Она звонит ему несколько раз, несколько дней подряд, но на другом конце глухая тишина, а голосовая почта переполнена ее же сообщениями. Все вроде даже не так отвратительно, пока механических голос не сообщает роковое «номер больше не обслуживается».
Она разбивает телефон о стену в коридоре, пугает кота. И бьет там же допитую бутылку текилы. Слез слишком много, ощущения пустоты и никчемности слишком отчетливое. И она не помнит, как доползает до ванны, как снова блюет, на этот раз в раковину. Зато отчетливо помнит собственное лицо, которое видит в зеркале. И явную мысль: зря она вообще его вспомнила, зря она вообще хотела его вспомнить. Свитер с себя стаскивает ожесточенно, психует и злится еще больше, потому что лифчик удается снять с трудом. Пальцами тупо трет надпись на ребрах, до красной кожи, до боли — стереть все равно не получается.
Он возвращается на исходе второй недели. Игнорирует ее вопли, чтобы проваливал, чтобы не трогал ее, чтобы просто исчезал. Лишь забирает из ее не слушающихся пальцев бутылку дешевого вина и поднимает ее с пола.
Семь:
Она просыпается посреди ночи, чтобы проверить, что он не ушел, что все еще здесь. И со сном откровенные проблемы, успокоительные не особо помогают, а обращаться к врачам и садиться на серьезные таблетки она боится. У нее и так провал в памяти длинною в двадцать шесть лет, она не хочет еще больше играть с собственной психикой.

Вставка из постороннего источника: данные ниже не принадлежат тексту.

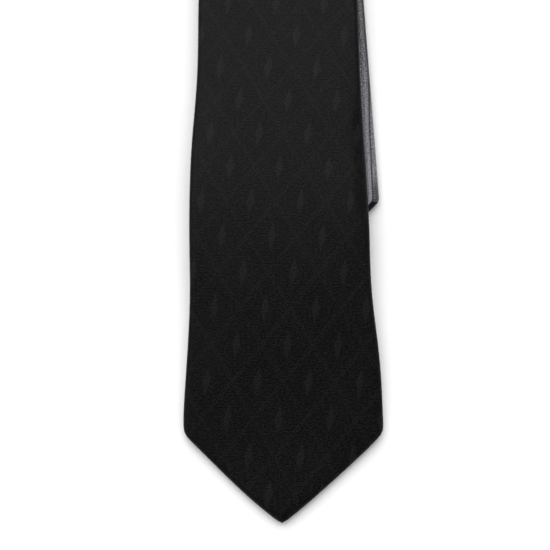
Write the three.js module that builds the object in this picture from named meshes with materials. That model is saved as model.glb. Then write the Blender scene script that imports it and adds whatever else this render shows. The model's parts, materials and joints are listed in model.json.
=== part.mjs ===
// A necktie folded once at the back of the neck and laid flat, with the wide front blade on
// top and the narrow tail under it. Millimetres, +Z up. The blade's tip points to -Y, the fold
// is at +Y, and the face of the blade looks up.
//
// The whole tie is one strip, so every piece is described in the strip's own coordinates:
// "along" is the distance from the blade's tip, over the fold, to the tail's tip; "across" is
// the distance from the centre line; "depth" rises from the seamed back, at 0, to the face.
// place() lays those coordinates out in space.
import * as THREE from 'three';

// Driving dimensions.
const BLADE_WIDTH = 80;
const TAIL_WIDTH = 42;
const NECK_WIDTH = 36;
const FOLDED_LENGTH = 795; // from the blade's tip to the crest of the fold
const TAIL_TIP_SETBACK = 114; // how far the tail's tip stops short of the blade's tip
const POINT_SLOPE = Math.tan(THREE.MathUtils.degToRad(42)); // rise of a point's two edges
const FAN_ANGLE = THREE.MathUtils.degToRad(2.34); // how far the tail swings out to +X

// Thicknesses and clearances.
const SHELL = 0.5;
const INTERLINING = 1.4;
const TIPPING = 0.4;
const THREAD = 0.5;
const GAP = 0.3;
const LEG_GAP = 2; // free space between the two legs
const LEG = 2 * SHELL + TIPPING + INTERLINING + 3 * GAP; // thickness of one leg

// Depths of the layers inside a leg, from the back to the face.
const TIPPING_DEPTH = SHELL + GAP;
const INTERLINING_DEPTH = TIPPING_DEPTH + TIPPING + GAP;

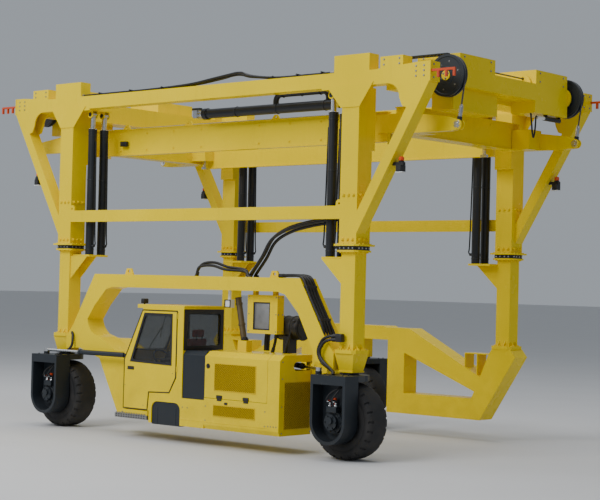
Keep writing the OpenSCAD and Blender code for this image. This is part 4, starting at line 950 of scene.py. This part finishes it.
class CARRIER_OT_seat(bpy.types.Operator):
    """Replace the plain seat with a padded cushion, back and headrest on a sprung foot"""

    bl_idname = "carrier.seat"
    bl_label = "Driver's seat"

    def execute(self, context):
        shapes = {"seat_cushion": ((0.06, 1.70, 1.015), (0.48, 2.07, 1.12), 0.0),
                  "seat_back": ((0.0, 1.705, 1.13), (0.11, 2.065, 1.50), -0.13),
                  "seat_headrest": ((-0.045, 1.78, 1.52), (0.045, 1.99, 1.635), -0.13)}
        for name, (low, high, lean) in shapes.items():
            obj = box(low, high, 0.03, 3)
            bpy.ops.object.mode_set(mode="EDIT")
            bpy.ops.mesh.select_all(action="SELECT")
            bpy.ops.mesh.subdivide(number_cuts=3)
            bpy.ops.object.mode_set(mode="OBJECT")
            self.crown(obj, Vector(low), Vector(high), lean)
            only(obj)
            smooth = obj.modifiers.new("pad", "SUBSURF")
            smooth.levels = smooth.render_levels = 1
            bpy.ops.object.modifier_apply(modifier=smooth.name)
            stands_for = ["driver_seat"] if name == "seat_cushion" else []
            piece = keep(obj, name, "chassis", "seat_fabric", stands_for, 180)
        plates = [box((0.10, 1.74, 0.98), (0.44, 2.03, 1.012), 0.006),
                  box((0.19, 1.80, 0.715), (0.37, 1.97, 0.76), 0.008)]
        bellows = [ring((0.28, 1.885, z), Z, 0.085, 0.026) for z in (0.80, 0.86, 0.92)]
        bellows.append(rod((0.28, 1.885, 0.75), (0.28, 1.885, 0.985), 0.085))
        stems = [rod((-0.03, y, 1.48), (-0.04, y, 1.56), 0.008, 10) for y in (1.83, 1.94)]
        keep(join(plates + bellows + stems), "seat_foot", "chassis", "black_plastic")
        return {"FINISHED"}

    @staticmethod
    def crown(obj, low, high, lean):
        """Draws the rims in, sinks two sewn channels and leans the pad back."""
        rim_share, seam_place, seam_width, seam_depth, stiffness = 0.72, 0.5, 0.07, 0.008, 0.8
        middle, half = (low + high) / 2, (high - low) / 2
        thin = min(range(3), key=lambda i: half[i])
        wide = [i for i in range(3) if i != thin]
        for vertex in obj.data.vertices:
            part = [(vertex.co[i] - middle[i]) / half[i] for i in range(3)]
            inward = max(0, 1 - part[wide[0]] ** 2) * max(0, 1 - part[wide[1]] ** 2)
            plump = rim_share + (1 - rim_share) * inward
            vertex.co[thin] = middle[thin] + part[thin] * half[thin] * plump
            if part[thin] > 0:
                off_seam = min(abs(abs(part[1]) - seam_place) / seam_width, 1)
                vertex.co[thin] -= (1 - off_seam) * seam_depth
            vertex.co.x += lean * (vertex.co.z - low.z) * stiffness


# Power pack

def rectangle(width, height):
    """Corners of a rectangle about its middle."""
    return [(sx * width / 2, sy * height / 2) for sx, sy in ((-1, -1), (1, -1), (1, 1), (-1, 1))]


def grille(width, height, pitch, matrix):
    """Expanded metal: a lattice of diamonds in a folded rim."""
    bpy.ops.object.select_all(action="DESELECT")
    columns, rows = max(2, round(width / pitch)), max(2, round(height / (pitch * 0.6)))
    bpy.ops.mesh.primitive_grid_add(x_subdivisions=columns, y_subdivisions=rows, size=1)
    obj = bpy.context.active_object
    obj.scale = (width, height, 1)
    settle(obj)
    bpy.ops.object.mode_set(mode="EDIT")
    bm = bmesh.from_edit_mesh(obj.data)
    bmesh.ops.poke(bm, faces=bm.faces[:])
    inner = [edge for edge in bm.edges if not edge.is_boundary
             and (abs((edge.verts[0].co - edge.verts[1].co).x) < 1e-5
                  or abs((edge.verts[0].co - edge.verts[1].co).y) < 1e-5)]
    bmesh.ops.dissolve_edges(bm, edges=inner, use_verts=False)
    bmesh.update_edit_mesh(obj.data)
    bpy.ops.object.mode_set(mode="OBJECT")
    wire = obj.modifiers.new("lattice", "WIREFRAME")
    wire.thickness, wire.use_even_offset = 0.0075, False
    bpy.ops.object.modifier_apply(modifier=wire.name)
    obj.data.transform(matrix)
    rim = rectangle(width + 0.012, height + 0.012)
    return join([obj, gasket(rim, 0.012, 0.004, 0.006, matrix)])


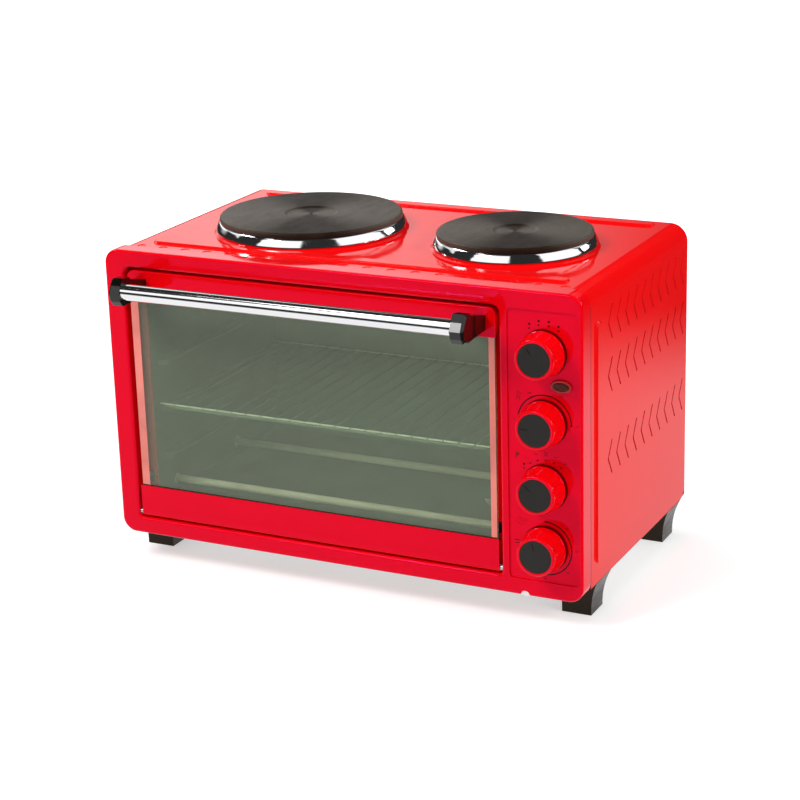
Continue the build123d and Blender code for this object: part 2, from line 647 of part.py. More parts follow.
def foot_corners():
    """Low x and low y of each foot's top."""
    left = -HALF + FOOT_INSET["left"]
    right = HALF - FOOT_INSET["right"] - FOOT_TOP
    front = FRONT + FOOT_FRONT_Y
    rear = BACK - FOOT_REAR_FROM_BACK
    return {"front_left": (left, front), "front_right": (right, front),
            "rear_left": (left, rear), "rear_right": (right, rear)}


def foot_centres():
    """Screw place of each foot in x and y."""
    middle = FOOT_SIDE / 2
    return {name: (x + middle, y + FOOT_FRONT_FLARE + middle)
            for name, (x, y) in foot_corners().items()}


def make_foot(name):
    """A tapered foot whose outer side curves out to its top."""
    x, y = foot_corners()[name]
    half = FOOT_HEIGHT / 2
    side = make_face(Line((x, 0), (x + FOOT_SIDE, 0))
                     + ThreePointArc((x + FOOT_SIDE, 0), (x + FOOT_SIDE + FOOT_CURVE, half),
                                     (x + FOOT_TOP, FOOT_HEIGHT))
                     + Polyline((x + FOOT_TOP, FOOT_HEIGHT), (x, FOOT_HEIGHT), (x, 0)))
    y1 = y + FOOT_FRONT_FLARE
    front = make_face(Polyline((y1, 0), (y1 + FOOT_SIDE, 0), (y + FOOT_TOP, FOOT_HEIGHT),
                               (y, FOOT_HEIGHT))
                      + ThreePointArc((y, FOOT_HEIGHT), (y1 - FOOT_CURVE, half), (y1, 0)))
    body = along_y(side, y - 1, y + FOOT_TOP + 1) & along_x(front, x - 1, x + FOOT_TOP + 1)
    cx, cy = foot_centres()[name]
    web = FOOT_HEIGHT - FOOT_WEB / 2
    body -= rod_z(cx, cy, -1, web, FOOT_BORE_R)
    body -= rod_z(cx, cy, 0, FOOT_HEIGHT + 1, SCREW_R + SHEET_CLEARANCE / 2)
    return body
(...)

Она заново учится доверять его обещаниям вернуться с работы, вернуться из магазина, вернуться куда-бы-ни-уходил. Выходит даже слишком просто; выходит, что она снова уязвимая, и беззащитная, и такая наивная, когда он целует ее, тянет к себе и джинсы с нее стягивать начинает. Ей лишь ближе прижиматься остается и убеждать себя, что он же не ради секса вернулся, не мог просто ради секса вернуться. Уж точно не из-за ее изуродованного шрамами от рун тела.
Она признается ему все же, что у нее, кажется, проблемы. Что все началось давно, когда она его даже не искала еще. Тогда, когда ее назвали отвратительной из-за шрама на груди, шрамов на плечах и на шее. Вот где-то там у нее начались проблемы.
Он целует ее ключицы, губами по плечам, по шее. Языком по краю шрама на груди; обнимает уверенно-крепко и говорит, что для него она самая красивая. Пару раз себя мудаком называет за то, что ушел тогда. И все же не сопротивляется, когда она ладонью ему рот закрывает.
Восемь:
Она чувствует себя лучше, когда он сжимает ее ладонь, пока они сидят к кофейне. Увереннее себя ощущает, когда он на улице или где-то на людях обнимает ее за талию и чуть наклоняется к ней ближе, чтобы что-то сказать.
Она улыбается искренне и забывать все чаще начинает о том, что на них может кто-то посмотреть, что у нее под одеждой есть шрамы, что они всю свою жизнь не помнят. И просит только домой пойти быстрее; врет, что просто по рукам его на своем теле соскучилась, а не потому что ей безумно жарко в плотной водолазке с горлом в начале лета на улицах города.
Она не дерет ладони, потому что где-то там в ежедневнике запись была. Потому что ей и не нужны записи, когда он в пальцах ее ладонь крутит, когда они лежат в кровати, и слишком долго как-то смотрит на следы от ногтей.
Он ловит себя на том, что для нее — все что угодно. И уходить было эгоистичным, и он больше никогда с ней так не поступит. А кот за дело на него шипит и пытается согнать с кровати, когда они каждый вечер собираются спать.
Девять:
Она совсем не знает почему и как, но перестает стесняться своих шрамов. И смеется, когда он со спины ее обнимает и на себя тянет, целуя в основание шеи, пока она пытается следить за кофе, варящемся все в том же неизменном ковше.
Она не понимает, от чего это зависит, но почему-то думать о самой себе начинает через призму его слов и суждений. И верит каждому его слову о том, что она красивая. Оказывается, в майке намного удобнее, а если еще и волосы распустить, то шрамы так не особенно видно.
Она волосы накручивает в пучок, губы красит ярко и встречает его после работы без мешковатой одежды, без всех этих попыток спрятать как можно больше кожи. Под руку его подныривает и в щеку целует; ждет вопросы о том, что с ней произошло. И не получает ни одного.
Он снимает с нее эту майку в коридоре и оставляет несколько засосов четко рядом с шрамом. И, затягивая ее за собой в душ, несколько раз повторяет, что говорил же. Повторяет, что никто на нее не пялился больше обычного. Лишь только из-за ее высоких каблуков и обтягивающих кожаных штанов.